The longest node to run is a left outer join with the left table being the sales data (350k rows), and the right table being all the UK postcode prefixes (3k rows, 3 columns). This is done in order to validate which prefixes in the sales data are valid (most of the data comes from 2 of the systems without built in validation, also need to add cities to all of the data).
Additional long running nodes are all joins, again with the 350k left and anywhere from 300 to 18k on the right. These include joins from a pre-downloaded dataset from Companies House (only records that we are matching to) and SIC lookups from the codes from Companies House.
My thoughts:
Do I really not have enough computing power to handle these joins quickly? I never seem to fully max out on RAM usage.
I could re-work my workflow to apply the joins to the subsets of data before they are concatenated, but is this that much more efficient if they are potentially running at the same time anyway?
Is there a method more efficient than using Joiner for this?
then you could try and force the join node to do everything in memory and see if this is getting any faster
then if a workflow becomes very large it tends to use more RAM. It might help to split it into several workflows and maybe call them from a parent workflow (no guarantee there - and of course the effort to rework the whole thing) - you could try with you two largest join files to see
use the garbage collector to free memory
you mentioned Azure: is this some virtual server? I sometimes had the impression that virtual or shared drives over networks make for poor KNIME performance. Local SSD fare much better. If this is the case caching again might be an option
you would have to see if caching is better to be done on disk or in memory. Memory might be faster - but there is always a price to pay
make sure you do not join large numbers of missing (or dummy IDs or something) against each other. That would also take more time
complex strings could also be a problem
I have thought about but never tried to build a reference file with numbers to my string IDs. Then join the numbers to each file and then join by numbers (that might be more costly than just living with the longer time) but combined with other approaches it might be a measure of last resort
And well if everything else fails. You could try and employ a larger system or a database. Or you could try and see if the SQL server could handle some joins.
You asked for speed but one more experiment could be to use Hive and the local big data environment.
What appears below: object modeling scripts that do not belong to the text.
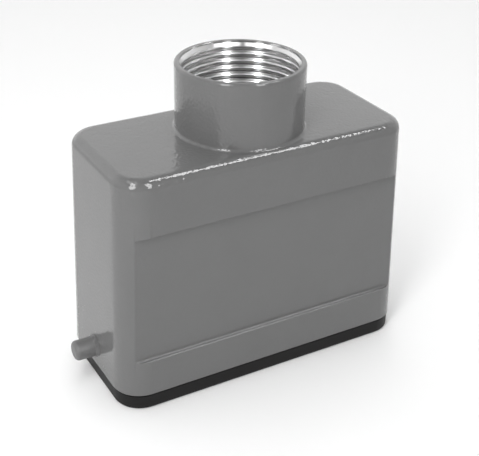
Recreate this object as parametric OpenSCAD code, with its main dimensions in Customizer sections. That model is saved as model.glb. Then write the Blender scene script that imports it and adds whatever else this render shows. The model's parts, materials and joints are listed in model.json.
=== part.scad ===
// Rectangular power connector, cable side: a die-cast hood with a top cable entry and two locking pegs,
// its rim seal, and the ten-pole male contact insert that it carries.
// X runs along the long side, Z points up to the cable entry, and Z = 0 is the underside of the seal.

/* [Hood] */
// Length of the hood at its rim
hood_len = 62; // [54:0.5:80]
// Depth of the hood at its rim
hood_dep = 28; // [25.5:0.5:36]
// Height of the hood from its rim to its top face
hood_h = 43.4; // [40:0.1:60]
// Thickness of the cast walls and of the top
wall = 2.5; // [2.3:0.1:3]
// Lean of the narrow end walls, in degrees
end_draft = 2; // [1:0.25:2.5]
// Lean of the long side walls, in degrees
side_draft = 0.5; // [0.25:0.25:0.75]
// Radius of the upright corners
corner_r = 5.5; // [4.9:0.2:6.3]
// Radius of the edge round the top face
top_r = 2; // [1:0.1:2.2]

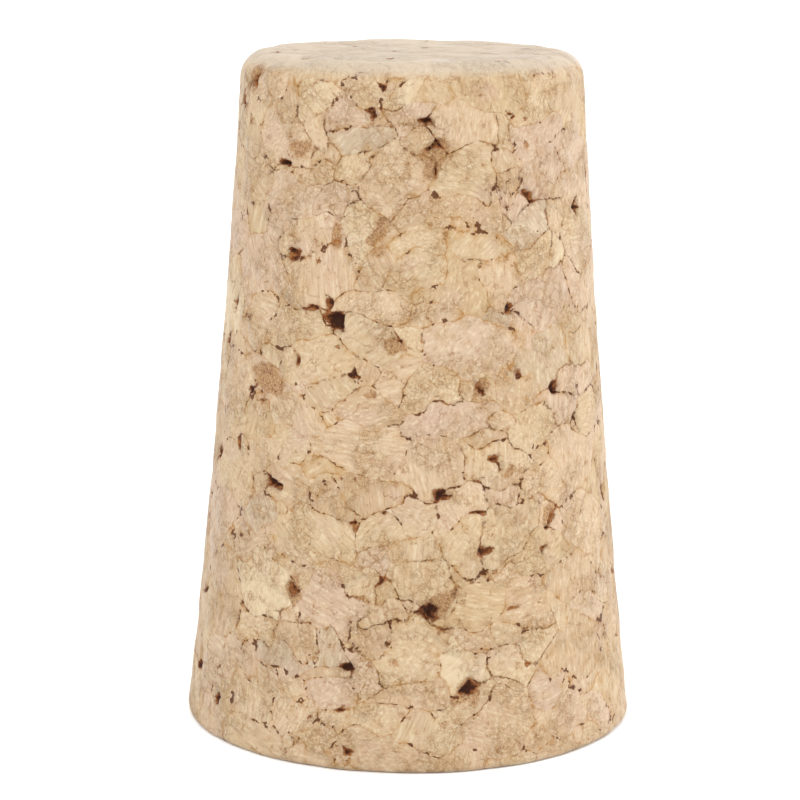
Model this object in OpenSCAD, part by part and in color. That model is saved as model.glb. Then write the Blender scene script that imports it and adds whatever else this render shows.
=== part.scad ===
// Tapered stopper of agglomerated cork, standing on its wide end.
// It is pressed from cork granules and ground as one piece, so it is one node.
// Origin: centre of the wide end face. +Z runs up the stopper to the narrow end.
// Turns are measured from the front (-Y) towards the right (+X).

/* [Stopper] */
// Diameter of the wide end, where the ground side meets the end face
wide_d = 30; // [18:0.5:60]
// Diameter of the narrow end, which goes into the neck of the bottle
narrow_d = 22.3; // [12:0.1:48]
// Distance between the two end faces
length = 44.5; // [24:0.5:90]
// How far the ground side is hollow at mid length, measured from a straight taper
side_hollow = 0.3; // [0:0.05:0.8]

/* [Rims] */
// Radius on the narrow end's rim, which grinding leaves well rounded
narrow_rim_r = 1.8; // [0.4:0.1:3]
// Radius on the wide end's rim, which is nearly sharp
wide_rim_r = 0.4; // [0.2:0.1:2]

/* [Voids] */
// How far below the side a void goes, as a share of its width
void_sink = 0.6; // [0.3:0.05:0.8]

/* [Hidden] */

cork = "#E3C59C";
side_steps = 8;
rim_steps = 6;
ball_pitch = 0.7;

// The larger gaps that the granules leave open in the side, each a row of round hollows
// no further apart than ball_pitch of their width:
// [turn, share of the length up from the wide end, long way, width, lean of the long way]
// Long way and width are in mm, and a positive lean lifts the right end.
VOIDS = [
    [-12, 0.93, 0.9, 0.7, -30],
    [  6, 0.92, 1.3, 0.9, -25],
    [  6, 0.89, 1.3, 0.8,  15],
    [-44, 0.86, 1.3, 0.8,   0],
    [ 40, 0.82, 1.2, 0.8,  30],
    [ 62, 0.80, 1.5, 0.9,  80],
    [-40, 0.74, 1.3, 1.0, -60],
    [-24, 0.64, 2.0, 1.5, -30],
    [-25, 0.67, 1.0, 0.8,  90],
    [-35, 0.59, 1.6, 0.6, -40],
    [ 47, 0.53, 1.3, 0.8,  90],
    [ 25, 0.45, 1.4, 0.7, -60],
    [-41, 0.40, 1.8, 1.2, -20],
    [ 10, 0.40, 1.7, 0.8,   0],
    [ 21, 0.32, 1.4, 0.9,   0],
    [ 42, 0.35, 2.2, 0.9,  60],
    [ 40, 0.30, 1.3, 1.0,   0],
    [  6, 0.24, 1.9, 1.3,  20],
    [-32, 0.25, 1.6, 0.9,  90]
];

// Radius of the ground side at a share t of the length: the straight taper less the hollow.
function side_r(t) = (wide_d + (narrow_d - wide_d) * t) / 2 - 4 * side_hollow * t * (1 - t);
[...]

In theory Hive should be able to at least finish the job. But that would be more of an issue if your job would not finish at all.
OK since we are at it here a historical collection of entries about performance and KNIME
I’ve started to split my data before joins to remove the missing values from going through the join, and then concatenating back afterwards, this seems to help a lot (would be nice if the join had it’s own built in logic to do this, I guess I assumed it would skip those rows, although I guess it works much like an Excel lookup)
Once I’ve completed that process, I will look at seeing if I can simplify some of the steps and break the workflow up into subworkflows and adding in some of your other recommendations.
Regarding the garbage collector, how am I meant to utilise that?
Glad you like the information. If you consider using a call workflow scenario that comes with some quirks. I have tried to set up such a scenario. You might have look:
In general you will have to do some trial and error to get a feeling what is best for your task and plan ahead with the reduction of workload for the system in mind. From my experience the combination of Cache and join in memory (wahtever combination fits best) could help a lot.
You could just use the flow variable. There alse seems to be a ‘heavy garbage collector’ - also some configuration is possible. Maybe you read about that in the description.